> Data:
----------------
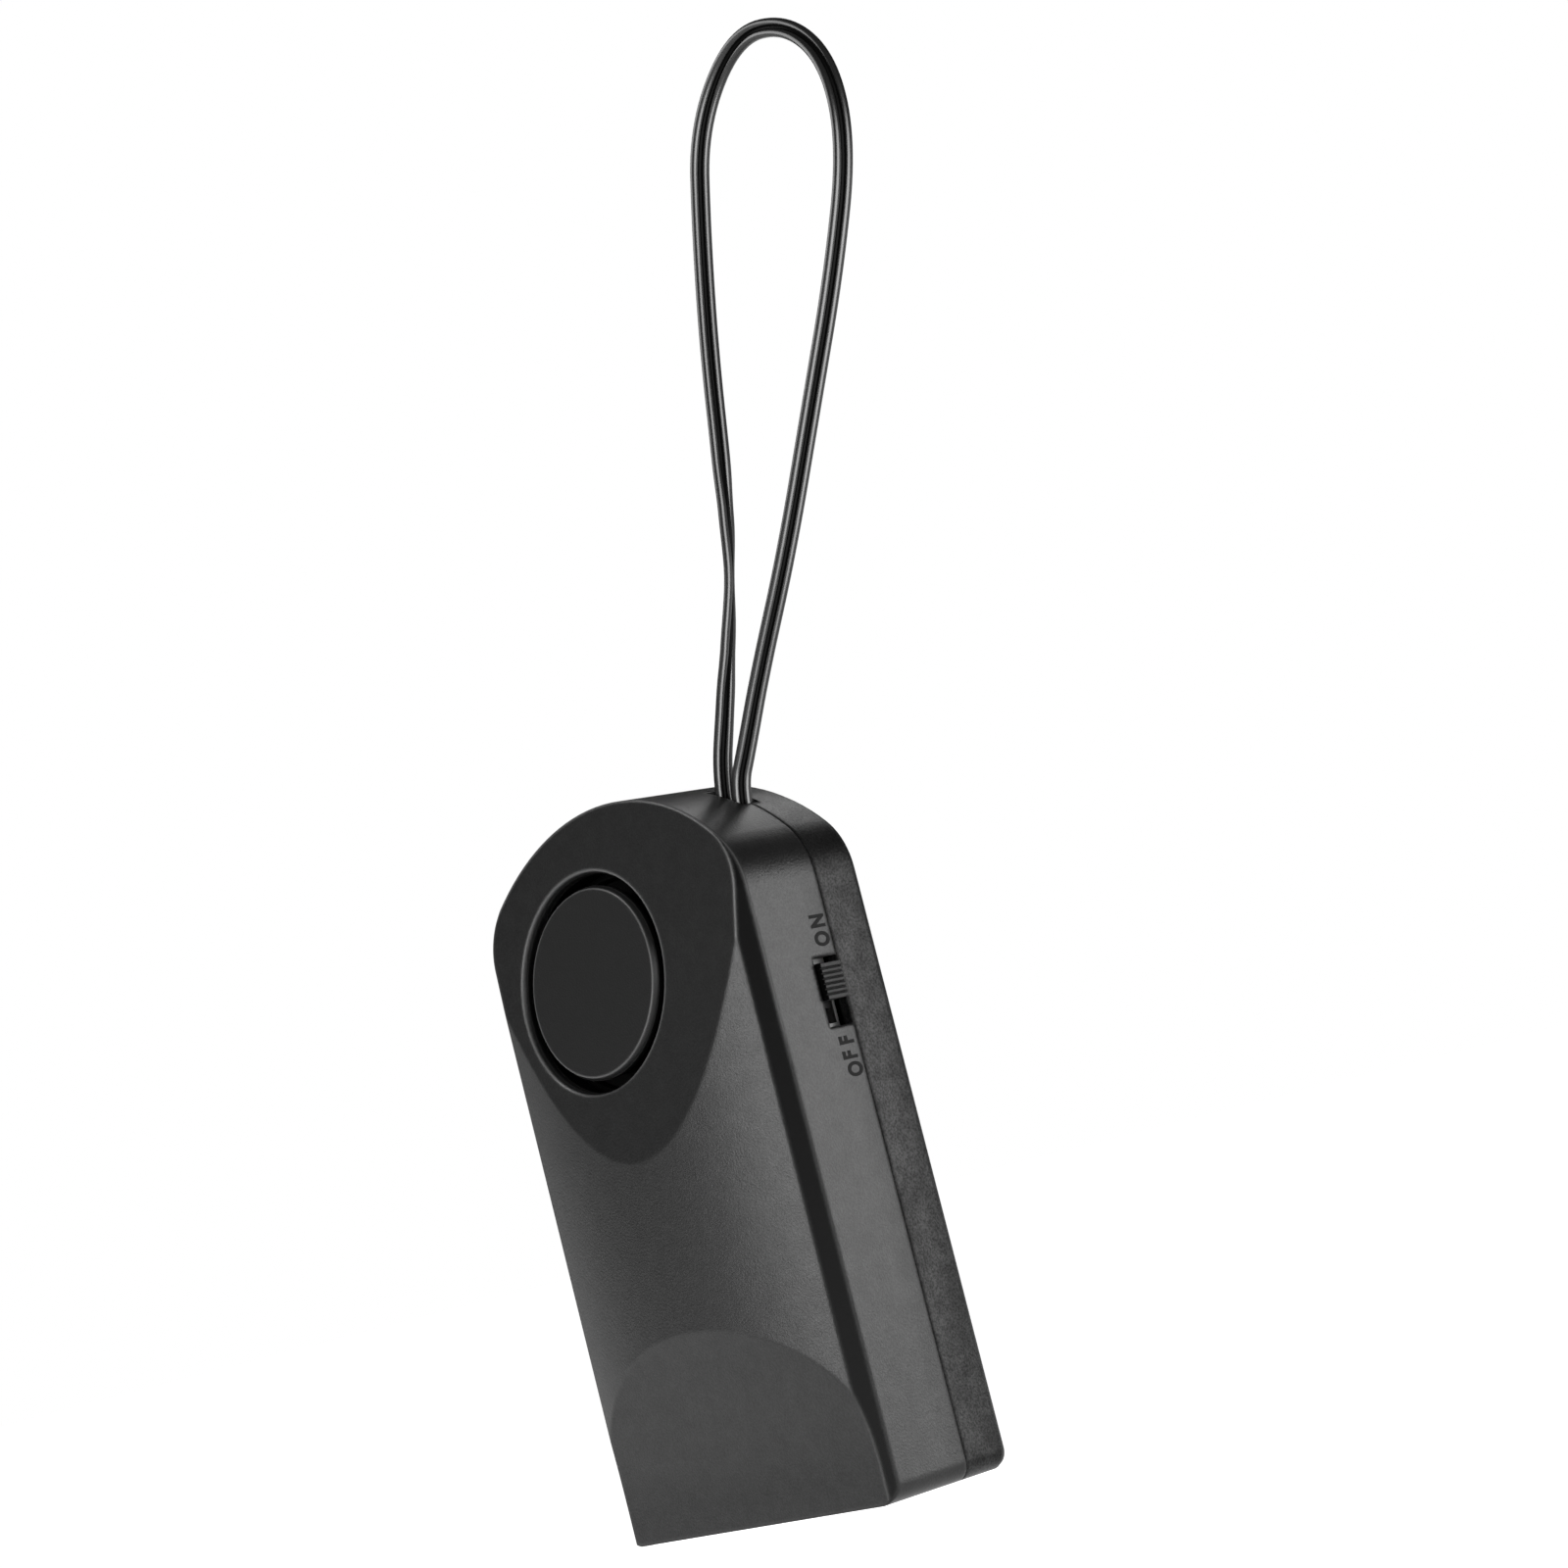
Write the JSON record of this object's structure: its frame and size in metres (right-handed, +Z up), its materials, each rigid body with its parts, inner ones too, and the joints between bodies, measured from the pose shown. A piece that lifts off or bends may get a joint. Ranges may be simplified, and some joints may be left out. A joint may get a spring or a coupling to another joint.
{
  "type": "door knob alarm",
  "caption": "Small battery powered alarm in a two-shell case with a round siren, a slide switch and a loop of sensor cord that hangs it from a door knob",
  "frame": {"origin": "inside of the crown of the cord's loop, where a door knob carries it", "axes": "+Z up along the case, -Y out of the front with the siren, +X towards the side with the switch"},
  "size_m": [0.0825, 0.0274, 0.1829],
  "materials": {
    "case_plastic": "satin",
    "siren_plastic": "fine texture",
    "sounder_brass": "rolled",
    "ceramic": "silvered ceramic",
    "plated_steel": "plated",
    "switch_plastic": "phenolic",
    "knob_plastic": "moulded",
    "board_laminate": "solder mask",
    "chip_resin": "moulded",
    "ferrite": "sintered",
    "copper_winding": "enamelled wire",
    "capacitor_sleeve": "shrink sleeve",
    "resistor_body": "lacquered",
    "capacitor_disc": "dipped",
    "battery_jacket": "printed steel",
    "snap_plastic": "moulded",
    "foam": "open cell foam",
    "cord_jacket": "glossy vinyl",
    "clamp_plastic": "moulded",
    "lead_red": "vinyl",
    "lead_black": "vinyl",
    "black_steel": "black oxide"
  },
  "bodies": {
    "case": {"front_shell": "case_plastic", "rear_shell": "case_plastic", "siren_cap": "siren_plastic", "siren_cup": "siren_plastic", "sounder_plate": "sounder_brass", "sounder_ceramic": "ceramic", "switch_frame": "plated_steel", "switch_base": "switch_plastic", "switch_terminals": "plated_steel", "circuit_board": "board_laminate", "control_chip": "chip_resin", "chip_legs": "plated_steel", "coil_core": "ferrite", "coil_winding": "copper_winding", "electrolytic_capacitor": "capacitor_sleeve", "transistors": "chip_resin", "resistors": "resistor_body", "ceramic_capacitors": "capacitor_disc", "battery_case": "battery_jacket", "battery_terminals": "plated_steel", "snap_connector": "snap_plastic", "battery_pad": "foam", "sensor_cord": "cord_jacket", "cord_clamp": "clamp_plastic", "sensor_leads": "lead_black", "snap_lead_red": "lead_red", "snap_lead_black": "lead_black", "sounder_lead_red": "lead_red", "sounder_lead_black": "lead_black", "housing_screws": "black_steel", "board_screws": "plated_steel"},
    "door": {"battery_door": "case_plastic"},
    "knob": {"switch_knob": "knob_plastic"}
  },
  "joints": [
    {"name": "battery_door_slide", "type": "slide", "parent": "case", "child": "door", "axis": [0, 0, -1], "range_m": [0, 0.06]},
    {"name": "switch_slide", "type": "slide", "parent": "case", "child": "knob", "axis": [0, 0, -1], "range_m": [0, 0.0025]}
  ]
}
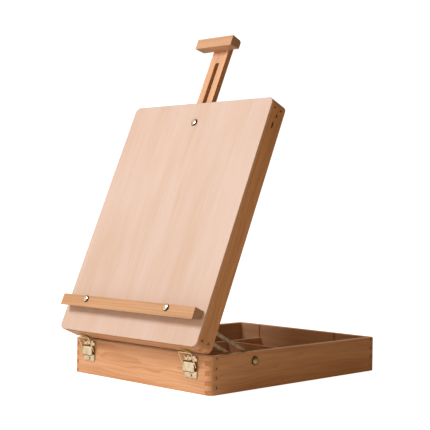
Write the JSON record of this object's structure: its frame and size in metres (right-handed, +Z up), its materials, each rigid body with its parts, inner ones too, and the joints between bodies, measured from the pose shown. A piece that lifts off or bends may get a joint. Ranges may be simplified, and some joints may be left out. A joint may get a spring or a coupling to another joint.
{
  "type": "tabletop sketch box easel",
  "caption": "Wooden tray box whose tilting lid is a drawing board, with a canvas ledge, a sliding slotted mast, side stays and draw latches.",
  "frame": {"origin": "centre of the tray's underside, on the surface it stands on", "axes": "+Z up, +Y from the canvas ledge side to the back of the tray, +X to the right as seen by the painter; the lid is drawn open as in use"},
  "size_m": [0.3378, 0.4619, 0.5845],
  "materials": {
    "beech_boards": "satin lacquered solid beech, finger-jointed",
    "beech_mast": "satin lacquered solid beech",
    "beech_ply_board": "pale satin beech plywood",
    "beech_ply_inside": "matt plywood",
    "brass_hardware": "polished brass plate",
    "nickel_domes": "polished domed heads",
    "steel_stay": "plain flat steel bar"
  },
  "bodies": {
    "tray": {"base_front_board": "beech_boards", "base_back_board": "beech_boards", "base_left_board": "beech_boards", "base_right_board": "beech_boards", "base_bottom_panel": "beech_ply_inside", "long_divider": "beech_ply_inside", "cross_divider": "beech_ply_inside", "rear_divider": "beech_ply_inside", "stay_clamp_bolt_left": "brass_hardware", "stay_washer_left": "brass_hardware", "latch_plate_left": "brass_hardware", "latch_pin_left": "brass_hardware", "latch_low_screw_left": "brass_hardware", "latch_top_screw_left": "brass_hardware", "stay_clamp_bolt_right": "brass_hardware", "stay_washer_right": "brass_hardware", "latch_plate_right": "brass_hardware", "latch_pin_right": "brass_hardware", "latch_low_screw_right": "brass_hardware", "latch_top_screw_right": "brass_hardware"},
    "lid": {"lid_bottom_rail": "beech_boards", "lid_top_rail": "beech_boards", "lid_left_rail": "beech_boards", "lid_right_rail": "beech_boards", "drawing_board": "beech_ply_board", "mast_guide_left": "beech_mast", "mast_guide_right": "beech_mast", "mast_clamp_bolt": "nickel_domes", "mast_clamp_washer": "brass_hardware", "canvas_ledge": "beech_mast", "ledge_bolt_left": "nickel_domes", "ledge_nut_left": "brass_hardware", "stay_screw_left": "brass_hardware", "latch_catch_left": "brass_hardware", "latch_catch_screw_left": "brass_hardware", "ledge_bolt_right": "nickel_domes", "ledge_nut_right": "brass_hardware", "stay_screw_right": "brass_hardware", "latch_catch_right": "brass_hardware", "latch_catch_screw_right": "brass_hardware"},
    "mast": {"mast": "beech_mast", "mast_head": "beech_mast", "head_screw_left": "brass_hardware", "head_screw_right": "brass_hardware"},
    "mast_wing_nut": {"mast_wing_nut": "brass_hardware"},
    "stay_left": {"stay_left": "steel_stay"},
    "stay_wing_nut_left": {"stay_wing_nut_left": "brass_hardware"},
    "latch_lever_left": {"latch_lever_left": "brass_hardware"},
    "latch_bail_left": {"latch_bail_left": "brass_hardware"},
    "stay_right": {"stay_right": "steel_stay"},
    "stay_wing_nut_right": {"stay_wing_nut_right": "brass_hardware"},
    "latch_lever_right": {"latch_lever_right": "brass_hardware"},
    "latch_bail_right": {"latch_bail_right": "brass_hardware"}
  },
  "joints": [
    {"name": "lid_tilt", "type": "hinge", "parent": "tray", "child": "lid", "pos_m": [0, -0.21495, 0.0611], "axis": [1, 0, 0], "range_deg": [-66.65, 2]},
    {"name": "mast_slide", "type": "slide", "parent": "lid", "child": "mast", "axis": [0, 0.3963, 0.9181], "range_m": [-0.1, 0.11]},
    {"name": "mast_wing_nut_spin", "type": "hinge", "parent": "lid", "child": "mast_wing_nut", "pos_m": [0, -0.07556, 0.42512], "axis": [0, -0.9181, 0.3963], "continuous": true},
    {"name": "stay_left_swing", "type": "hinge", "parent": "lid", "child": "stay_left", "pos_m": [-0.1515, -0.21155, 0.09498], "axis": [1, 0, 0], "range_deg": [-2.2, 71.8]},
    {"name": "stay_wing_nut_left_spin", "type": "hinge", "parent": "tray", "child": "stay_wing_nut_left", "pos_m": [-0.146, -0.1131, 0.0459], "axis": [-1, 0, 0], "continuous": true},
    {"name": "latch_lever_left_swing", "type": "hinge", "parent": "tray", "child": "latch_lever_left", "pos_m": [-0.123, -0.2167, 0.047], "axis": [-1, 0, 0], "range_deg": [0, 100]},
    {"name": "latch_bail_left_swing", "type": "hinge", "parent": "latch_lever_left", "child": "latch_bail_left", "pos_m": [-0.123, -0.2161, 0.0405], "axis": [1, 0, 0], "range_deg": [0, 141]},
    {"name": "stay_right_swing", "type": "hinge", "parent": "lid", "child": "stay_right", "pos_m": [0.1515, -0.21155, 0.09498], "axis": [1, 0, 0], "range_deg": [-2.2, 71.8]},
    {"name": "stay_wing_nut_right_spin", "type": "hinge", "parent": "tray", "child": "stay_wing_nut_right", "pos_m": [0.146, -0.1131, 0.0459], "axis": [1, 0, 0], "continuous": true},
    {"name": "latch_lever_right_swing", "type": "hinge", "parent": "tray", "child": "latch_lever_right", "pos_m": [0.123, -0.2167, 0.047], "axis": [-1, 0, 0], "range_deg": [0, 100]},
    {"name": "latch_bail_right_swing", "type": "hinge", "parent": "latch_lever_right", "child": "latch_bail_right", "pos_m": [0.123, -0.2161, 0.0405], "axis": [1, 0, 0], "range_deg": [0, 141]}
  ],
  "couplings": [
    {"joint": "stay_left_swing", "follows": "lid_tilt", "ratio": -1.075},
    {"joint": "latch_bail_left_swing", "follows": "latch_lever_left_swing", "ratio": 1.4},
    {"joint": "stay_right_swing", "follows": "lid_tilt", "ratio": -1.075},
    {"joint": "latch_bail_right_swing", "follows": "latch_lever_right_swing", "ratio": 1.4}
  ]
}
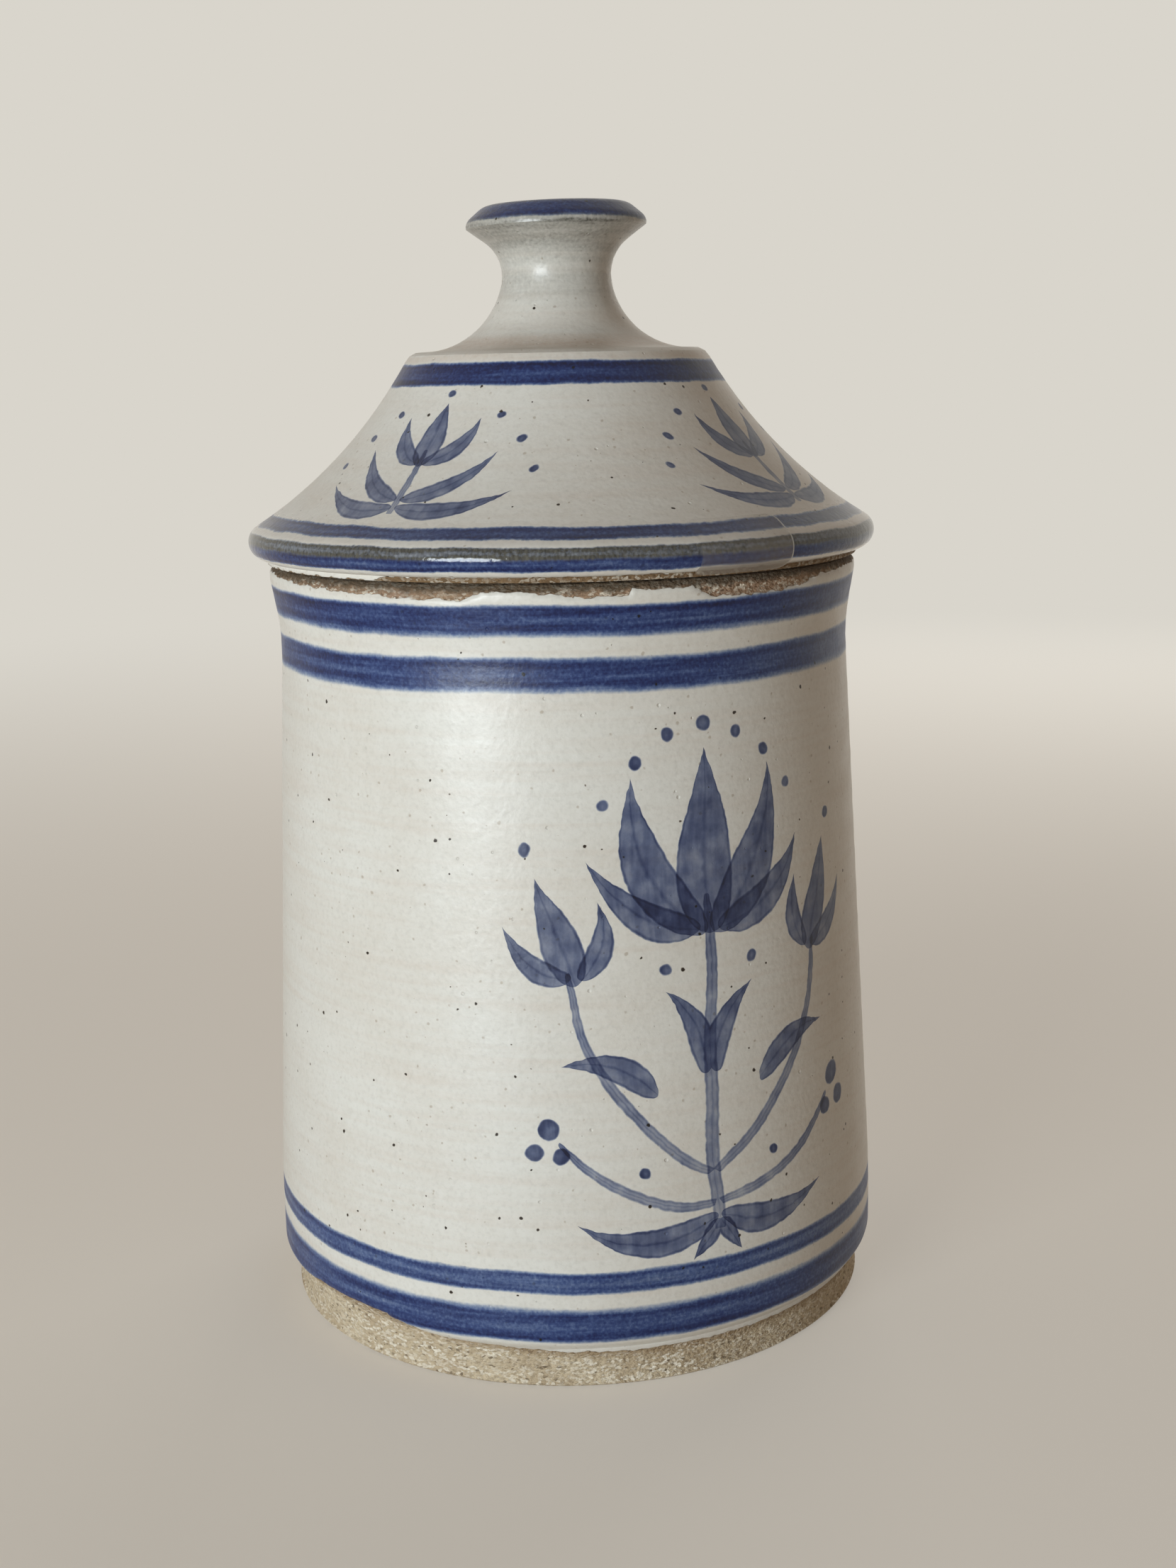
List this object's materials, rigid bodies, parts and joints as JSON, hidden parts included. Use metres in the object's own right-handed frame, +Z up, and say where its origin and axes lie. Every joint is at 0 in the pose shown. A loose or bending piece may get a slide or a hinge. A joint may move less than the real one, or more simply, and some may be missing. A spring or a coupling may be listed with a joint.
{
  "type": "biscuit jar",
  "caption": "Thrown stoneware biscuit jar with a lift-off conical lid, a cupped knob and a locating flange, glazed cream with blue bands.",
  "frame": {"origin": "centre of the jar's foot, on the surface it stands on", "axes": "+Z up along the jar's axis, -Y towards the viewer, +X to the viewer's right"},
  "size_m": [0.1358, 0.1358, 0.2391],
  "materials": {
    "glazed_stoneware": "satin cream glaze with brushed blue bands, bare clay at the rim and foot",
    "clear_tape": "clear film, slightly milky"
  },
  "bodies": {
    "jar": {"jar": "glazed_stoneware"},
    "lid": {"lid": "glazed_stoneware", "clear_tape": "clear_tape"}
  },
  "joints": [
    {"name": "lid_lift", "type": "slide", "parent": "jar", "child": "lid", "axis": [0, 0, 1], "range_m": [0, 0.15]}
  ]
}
----------------
> Work instructions: Return exactly the lines of the data, and only those, from the line with "List this object's" through the last line, inclusive.

> Result:
List this object's materials, rigid bodies, parts and joints as JSON, hidden parts included. Use metres in the object's own right-handed frame, +Z up, and say where its origin and axes lie. Every joint is at 0 in the pose shown. A loose or bending piece may get a slide or a hinge. A joint may move less than the real one, or more simply, and some may be missing. A spring or a coupling may be listed with a joint.
{
  "type": "biscuit jar",
  "caption": "Thrown stoneware biscuit jar with a lift-off conical lid, a cupped knob and a locating flange, glazed cream with blue bands.",
  "frame": {"origin": "centre of the jar's foot, on the surface it stands on", "axes": "+Z up along the jar's axis, -Y towards the viewer, +X to the viewer's right"},
  "size_m": [0.1358, 0.1358, 0.2391],
  "materials": {
    "glazed_stoneware": "satin cream glaze with brushed blue bands, bare clay at the rim and foot",
    "clear_tape": "clear film, slightly milky"
  },
  "bodies": {
    "jar": {"jar": "glazed_stoneware"},
    "lid": {"lid": "glazed_stoneware", "clear_tape": "clear_tape"}
  },
  "joints": [
    {"name": "lid_lift", "type": "slide", "parent": "jar", "child": "lid", "axis": [0, 0, 1], "range_m": [0, 0.15]}
  ]
}